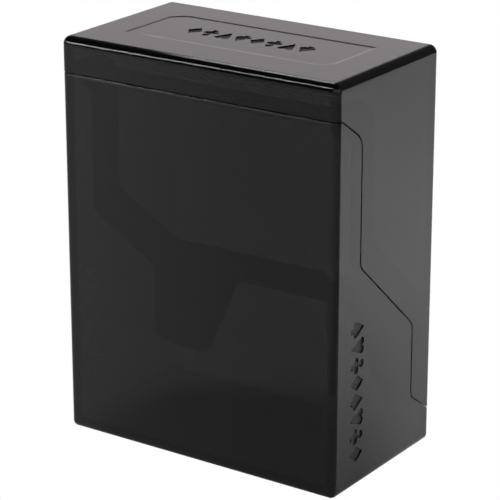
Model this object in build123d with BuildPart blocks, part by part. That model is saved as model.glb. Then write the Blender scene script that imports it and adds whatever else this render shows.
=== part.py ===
"""A two-piece hard-plastic box for one deck of sleeved cards.

The tall base holds the deck. The lid slides straight down over a collar on the base, until
the two meet flush along a stepped parting line. Base and lid have walls of one thickness. The
collar is an inner wall: its root is part of the base just below the line, and it stands up
past the line, inside the lid.

Frame: +Z up, origin at the centre of the underside, X across the width. The tall wall of the
base is on -Y and the low wall, with its tab, is on +Y. Everything is in millimetres.
"""
import os
from math import asin, atan2, cos, hypot, radians, sin, tan

from build123d import *

# Overall sizes
box_width = 76.0
box_depth = 43.0
box_height = 98.2
wall = 2.0
floor_thickness = 2.2
roof_thickness = 2.4

# Rounded edges
upright_radius = 1.5
roof_radius = 1.8
foot_radius = 1.5
cavity_radius = 1.0
cavity_end_radius = 0.8
seam_edge_radius = 0.15
collar_lead_in = 0.4

# Fit of lid and base
collar_thickness = 1.5
collar_root = 0.6
slide_clearance = 0.15
seam_gap = 0.22
lid_overhang = 0.02
lap_length = 8.0
upright_lap = 7.1

# Parting line on the side walls, from the tall wall to the low wall
skirt_height = 8.75
seam_shoulder = 1.8
seam_slope = 34.4
seam_front_setback = 10.15
seam_diagonal_top = 53.6
seam_diagonal_slope = 41.6
seam_back_setback = 9.2
low_wall_height = 8.2
low_wall_slope = 34.4
seam_upper_radius = 4.5
seam_bend_radius = 3.0
seam_lower_radius = 3.0
seam_soft_radius = 1.5

# Tab on the low wall
tab_height = 31.5
tab_top_width = 31.6
tab_slope = 24.1
tab_radius = 4.0
tab_lap = 6.4

# Collar above the tall wall
collar_rise = 2.6
collar_corner_radius = 6.0

# Panel sunk into the roof, with a sloped rim
panel_length = 56.3
panel_breadth = 20.5
panel_shift = 0.35
panel_sink = 0.12
panel_rim = 0.7
panel_cut = 3.2

# Rows of card pips, on the roof panel and on both sides of the base
pip_width = 3.9
pip_height = 5.5
pip_pitch = 4.4
pip_count = 8
pip_sink = 0.3
side_row_setback = 9.6
side_row_bottom = 6.3

# Sizes that follow
cavity_width = box_width - 2 * wall
cavity_depth = box_depth - 2 * wall
cavity_roof = box_height - roof_thickness
collar_width = cavity_width - 2 * slide_clearance
collar_depth = cavity_depth - 2 * slide_clearance
collar_radius = cavity_radius - slide_clearance
card_width = collar_width - 2 * collar_thickness
card_depth = collar_depth - 2 * collar_thickness
base_width = box_width - 2 * lid_overhang
base_depth = box_depth - 2 * lid_overhang
front = -box_depth / 2
back = box_depth / 2
seam_top = box_height - skirt_height
collar_top = seam_top + collar_rise
collar_back_top = tab_height + tab_lap
reach = 2 * max(box_width, box_depth, box_height)


def fall(run, slope):
    """Drop in height over a horizontal run at a slope in degrees."""
    return run * tan(radians(slope))


def region_below(points, radii):
    """Flat outline of all that lies under a line of points, with its corners rounded."""
    with BuildSketch() as region:
        with BuildLine():
            edge = FilletPolyline(*points, radius=radii)
            Polyline(edge @ 1, (points[-1][0], -reach), (points[0][0], -reach), edge @ 0)
        make_face()
    return region.sketch


def seam_region():
    """Side view of what belongs to the base: all below the parting line."""
    shoulder = front + seam_shoulder
    upright = front + seam_front_setback
    rear = back - seam_back_setback
    slope_foot = seam_top - fall(upright - shoulder, seam_slope)
    diagonal_foot = seam_diagonal_top - fall(rear - upright, seam_diagonal_slope)
    low_shoulder = back - lid_overhang - upright_radius / 2
    points = [
        (front - reach, seam_top),
        (shoulder, seam_top),
        (upright, slope_foot),
        (upright, seam_diagonal_top),
        (rear, diagonal_foot),
        (rear, low_wall_height + fall(low_shoulder - rear, low_wall_slope)),
        (low_shoulder, low_wall_height),
        (back + reach, low_wall_height),
    ]
    radii = [
        seam_soft_radius,
        seam_upper_radius,
        seam_bend_radius,
        seam_bend_radius,
        seam_lower_radius,
        seam_soft_radius,
    ]
    return region_below(points, radii)


def collar_region():
    """Side view of what the collar fills: the parting line moved out by the lap."""
    upright = front + seam_front_setback + upright_lap
    slope_rise = lap_length / cos(radians(seam_slope))
    slope_zero = seam_top + slope_rise + fall(seam_shoulder, seam_slope)
    slope_foot = slope_zero - fall(upright - front, seam_slope)
    shoulder = upright - (collar_top - slope_foot) / tan(radians(seam_slope))
    diagonal_rise = lap_length / cos(radians(seam_diagonal_slope))
    diagonal_top = seam_diagonal_top + diagonal_rise - fall(upright_lap, seam_diagonal_slope)
    diagonal_run = (diagonal_top - collar_back_top) / tan(radians(seam_diagonal_slope))
    points = [
        (front - reach, collar_top),
        (shoulder, collar_top),
        (upright, slope_foot),
        (upright, diagonal_top),
        (upright + diagonal_run, collar_back_top),
        (back + reach, collar_back_top),
    ]
    slope_length = hypot(upright - shoulder, collar_top - slope_foot)
    corner_room = 0.9 * slope_length - seam_soft_radius * tan(radians(seam_slope / 2))
    widest_corner = corner_room / tan(radians(45 - seam_slope / 2))
    corner_radius = min(collar_corner_radius, widest_corner)
    radii = [seam_soft_radius, corner_radius, seam_bend_radius, seam_soft_radius]
    return region_below(points, radii)


def tab_region():
    """Front view of the tab that stands up from the low wall, and the wall under it."""
    half_top = tab_top_width / 2
    half_foot = half_top + fall(tab_height - low_wall_height, tab_slope)
    points = [
        (-half_foot - reach, low_wall_height),
        (-half_foot, low_wall_height),
        (-half_top, tab_height),
        (half_top, tab_height),
        (half_foot, low_wall_height),
        (half_foot + reach, low_wall_height),
    ]
    return region_below(points, [tab_radius] * 4)


def heart(width, height):
    """Heart pip: two round lobes and the point that their outer tangents meet in."""
    lobe = width / 4
    lobe_y = height / 2 - lobe
    point_y = -height / 2
    distance = hypot(lobe, lobe_y - point_y)
    tangent = (distance**2 - lobe**2) ** 0.5
    angle = atan2(lobe_y - point_y, lobe) - asin(lobe / distance)
    edge_x = tangent * cos(angle)
    edge_y = point_y + tangent * sin(angle)
    with BuildSketch() as pip:
        with Locations((-lobe, lobe_y), (lobe, lobe_y)):
            Circle(lobe)
        Polygon((0, point_y), (edge_x, edge_y), (0, lobe_y), (-edge_x, edge_y), align=None)
    return pip.sketch


def stem(width, height):
    """Flared stem that a spade and a club stand on."""
    with BuildSketch() as pip:
        Polygon(
            (-width / 5, -height / 2),
            (width / 5, -height / 2),
            (width / 16, 0),
            (-width / 16, 0),
            align=None,
        )
    return pip.sketch


def spade(width, height):
    """Spade pip: a heart turned over, on a stem."""
    with BuildSketch() as pip:
        with Locations(Location((0, height / 12), 180)):
            add(heart(width, height * 5 / 6))
        add(stem(width, height))
    return pip.sketch


def club(width, height):
    """Club pip: three round leaves on a stem."""
    leaf = width / 4
    with BuildSketch() as pip:
        with Locations((-leaf, -leaf / 2), (leaf, -leaf / 2), (0, height / 2 - leaf)):
            Circle(leaf)
        Polygon((-leaf, -leaf / 2), (leaf, -leaf / 2), (0, height / 2 - leaf), align=None)
        add(stem(width, height))
    return pip.sketch


def diamond(width, height):
    """Diamond pip."""
    with BuildSketch() as pip:
        Polygon((0, -height / 2), (width / 2, 0), (0, height / 2), (-width / 2, 0), align=None)
    return pip.sketch


def pip_row():
    """Row of pips along X, the four suits in turn."""
    suits = [shape(pip_width, pip_height) for shape in (spade, heart, club, diamond)]
    with BuildSketch() as row:
        for index in range(pip_count):
            with Locations(((index - (pip_count - 1) / 2) * pip_pitch, 0)):
                add(suits[index % len(suits)])
    return row.sketch


def panel_outline(inset):
    """Outline of the roof panel, drawn in by an inset: two square corners and two cut ones."""
    half_x = panel_length / 2 - inset
    half_y = panel_breadth / 2 - inset
    cut = panel_cut - inset * (2 - 2**0.5)
    with BuildSketch() as outline:
        Polygon(
            (-half_x, -half_y),
            (half_x - cut, -half_y),
            (half_x, -half_y + cut),
            (half_x, half_y),
            (-half_x + cut, half_y),
            (-half_x, half_y - cut),
            align=None,
        )
    return outline.sketch


def rim_edges(builder, width, depth, radius):
    """Edges of the newest cut that lie on the outer faces of a block with rounded corners."""
    near = 0.001

    def on_rim(edge):
        """Whether an edge is cut across a side, an end or a corner, not the corner's own line."""
        from_side = width / 2 - abs(edge.center().X)
        from_end = depth / 2 - abs(edge.center().Y)
        at_corner = max(from_side, from_end) < radius + near
        upright = abs(edge.tangent_at(0.5).Z) > 1 - near
        return not (at_corner and upright) and (min(from_side, from_end) < near or at_corner)

    return builder.edges(Select.LAST).filter_by(on_rim)


# Outlines that the collar and both shells are cut by
seam_side = seam_region()
seam_back = tab_region()
collar_side = collar_region()
marks = pip_row()
side_view = Plane.YZ.offset(-reach)
back_view = Plane.XZ.offset(-reach)

with BuildPart() as base_space:
    with BuildSketch(side_view):
        add(seam_side)
    extrude(amount=2 * reach)
    with BuildSketch(back_view):
        add(seam_back)
    extrude(amount=reach)

with BuildPart() as base_space_with_gap:
    with BuildSketch(side_view):
        add(seam_side)
        offset(amount=seam_gap)
    extrude(amount=2 * reach)
    with BuildSketch(back_view):
        add(seam_back)
        offset(amount=seam_gap)
    extrude(amount=reach)

with BuildPart() as space_below_root:
    with BuildSketch(side_view):
        add(seam_side)
        offset(amount=-collar_root)
    extrude(amount=2 * reach)
    with BuildSketch(back_view):
        add(seam_back)
        offset(amount=-collar_root)
    extrude(amount=reach)

# Root of the collar: what joins it to the inside of the base's wall, up to the parting line
with BuildPart() as root:
    with BuildSketch():
        RectangleRounded(cavity_width, cavity_depth, cavity_radius)
    extrude(amount=box_height)
    add(base_space.part, mode=Mode.INTERSECT)

# Collar: an inner wall that clears the lid, from its root up to its own edge above the line
with BuildPart() as collar:
    with BuildSketch():
        RectangleRounded(collar_width, collar_depth, collar_radius)
    extrude(amount=box_height)
    with BuildSketch(side_view):
        add(collar_side)
    extrude(amount=2 * reach, mode=Mode.INTERSECT)
    chamfer(rim_edges(collar, collar_width, collar_depth, collar_radius), collar_lead_in)
    add(root.part)
    add(space_below_root.part, mode=Mode.SUBTRACT)
    with BuildSketch():
        RectangleRounded(card_width, card_depth, cavity_radius)
    extrude(amount=box_height, mode=Mode.SUBTRACT)

# Side marks: a row of pips down each side of the base, tops towards the low wall
side_row_length = (pip_count - 1) * pip_pitch + pip_width
side_row_plane = Plane(
    origin=(base_width / 2, front + side_row_setback, side_row_bottom + side_row_length / 2),
    x_dir=(0, 0, -1),
    z_dir=(1, 0, 0),
)
with BuildPart() as side_marks:
    with BuildSketch(side_row_plane):
        add(marks)
    extrude(amount=-pip_sink)
    mirror(about=Plane.YZ)

# Roof panel: what is taken out of the roof, down to the panel, inside the sloped rim
with BuildPart() as panel_space:
    for level, inset in ((box_height, 0), (box_height - panel_sink, panel_rim)):
        with BuildSketch(Plane((0, panel_shift, level))):
            add(panel_outline(inset))
    loft(ruled=True)

# Roof marks: one row of pips on the sunk panel, upright as seen from the low wall
roof_row_plane = Plane(
    origin=(0, panel_shift, box_height - panel_sink), x_dir=(-1, 0, 0), z_dir=(0, 0, 1)
)
with BuildPart() as roof_marks:
    with BuildSketch(roof_row_plane):
        add(marks)
    extrude(amount=-pip_sink)

# Base
with BuildPart() as base:
    with BuildSketch():
        RectangleRounded(base_width, base_depth, upright_radius)
    extrude(amount=box_height)
    fillet(base.edges().group_by(Axis.Z)[0], radius=foot_radius)
    add(base_space.part, mode=Mode.INTERSECT)
    fillet(rim_edges(base, base_width, base_depth, upright_radius), radius=seam_edge_radius)
    with BuildSketch(Plane.XY.offset(floor_thickness)):
        RectangleRounded(cavity_width, cavity_depth, cavity_radius)
    extrude(amount=box_height, mode=Mode.SUBTRACT)
    fillet(base.edges(Select.LAST).group_by(Axis.Z)[0], radius=cavity_end_radius)
    add(collar.part)
    add(side_marks.part, mode=Mode.SUBTRACT)

# Lid
with BuildPart() as lid:
    with BuildSketch():
        RectangleRounded(box_width, box_depth, upright_radius)
    extrude(amount=box_height)
    fillet(lid.edges().group_by(Axis.Z)[-1], radius=roof_radius)
    add(base_space_with_gap.part, mode=Mode.SUBTRACT)
    fillet(rim_edges(lid, box_width, box_depth, upright_radius), radius=seam_edge_radius)
    with BuildSketch():
        RectangleRounded(cavity_width, cavity_depth, cavity_radius)
    extrude(amount=cavity_roof, mode=Mode.SUBTRACT)
    fillet(lid.edges(Select.LAST).group_by(Axis.Z)[-1], radius=cavity_end_radius)
    add(panel_space.part, mode=Mode.SUBTRACT)
    add(roof_marks.part, mode=Mode.SUBTRACT)

os.makedirs("parts", exist_ok=True)
base.part.label = "base"
export_step(base.part, "parts/base.step")
lid.part.label = "lid"
export_step(lid.part, "parts/lid.step")
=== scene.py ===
"""Studio scene for a smoked plastic deck box.

The box is two mouldings, a base and a lift-off lid, and both keep the shapes of the frame. The
script gives each its finish, and sets up the table, the surroundings, the light and the camera.
"""
import logging
import math
from dataclasses import dataclass
from enum import Enum

import bmesh
import bpy
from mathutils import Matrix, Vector


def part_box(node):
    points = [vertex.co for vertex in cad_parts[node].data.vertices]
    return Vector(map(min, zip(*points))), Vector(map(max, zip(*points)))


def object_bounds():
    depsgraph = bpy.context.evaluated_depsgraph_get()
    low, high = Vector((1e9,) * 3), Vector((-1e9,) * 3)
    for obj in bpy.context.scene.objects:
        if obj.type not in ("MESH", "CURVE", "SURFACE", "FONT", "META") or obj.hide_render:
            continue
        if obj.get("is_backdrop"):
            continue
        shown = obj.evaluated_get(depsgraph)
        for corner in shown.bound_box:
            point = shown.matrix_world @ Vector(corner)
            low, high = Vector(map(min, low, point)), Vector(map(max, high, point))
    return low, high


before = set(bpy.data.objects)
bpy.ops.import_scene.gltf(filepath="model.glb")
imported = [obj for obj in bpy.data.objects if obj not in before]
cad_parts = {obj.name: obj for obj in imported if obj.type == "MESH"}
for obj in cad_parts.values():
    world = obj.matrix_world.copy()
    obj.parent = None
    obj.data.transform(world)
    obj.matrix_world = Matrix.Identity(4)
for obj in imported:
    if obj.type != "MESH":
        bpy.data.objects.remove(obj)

LOG = logging.getLogger("deck_box")
MM = 0.001
Colour = tuple[float, float, float]
Triple = tuple[float, float, float]
Span = tuple[float, float]
OFF_TO_ON: Span = (0.0, 1.0)
ON_TO_OFF: Span = (1.0, 0.0)
WHITE: Colour = (1.0, 1.0, 1.0)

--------

» Aim: Extract and reproduce exactly the lines opening with the line containing "add(roof_marks.part, mode=Mode.SUBTRACT)" and closing with the line containing "before = set(bpy.data.objects)", inclusive.

» Result of this exercise:
    add(roof_marks.part, mode=Mode.SUBTRACT)

os.makedirs("parts", exist_ok=True)
base.part.label = "base"
export_step(base.part, "parts/base.step")
lid.part.label = "lid"
export_step(lid.part, "parts/lid.step")
=== scene.py ===
"""Studio scene for a smoked plastic deck box.

The box is two mouldings, a base and a lift-off lid, and both keep the shapes of the frame. The
script gives each its finish, and sets up the table, the surroundings, the light and the camera.
"""
import logging
import math
from dataclasses import dataclass
from enum import Enum

import bmesh
import bpy
from mathutils import Matrix, Vector


def part_box(node):
    points = [vertex.co for vertex in cad_parts[node].data.vertices]
    return Vector(map(min, zip(*points))), Vector(map(max, zip(*points)))


def object_bounds():
    depsgraph = bpy.context.evaluated_depsgraph_get()
    low, high = Vector((1e9,) * 3), Vector((-1e9,) * 3)
    for obj in bpy.context.scene.objects:
        if obj.type not in ("MESH", "CURVE", "SURFACE", "FONT", "META") or obj.hide_render:
            continue
        if obj.get("is_backdrop"):
            continue
        shown = obj.evaluated_get(depsgraph)
        for corner in shown.bound_box:
            point = shown.matrix_world @ Vector(corner)
            low, high = Vector(map(min, low, point)), Vector(map(max, high, point))
    return low, high


before = set(bpy.data.objects)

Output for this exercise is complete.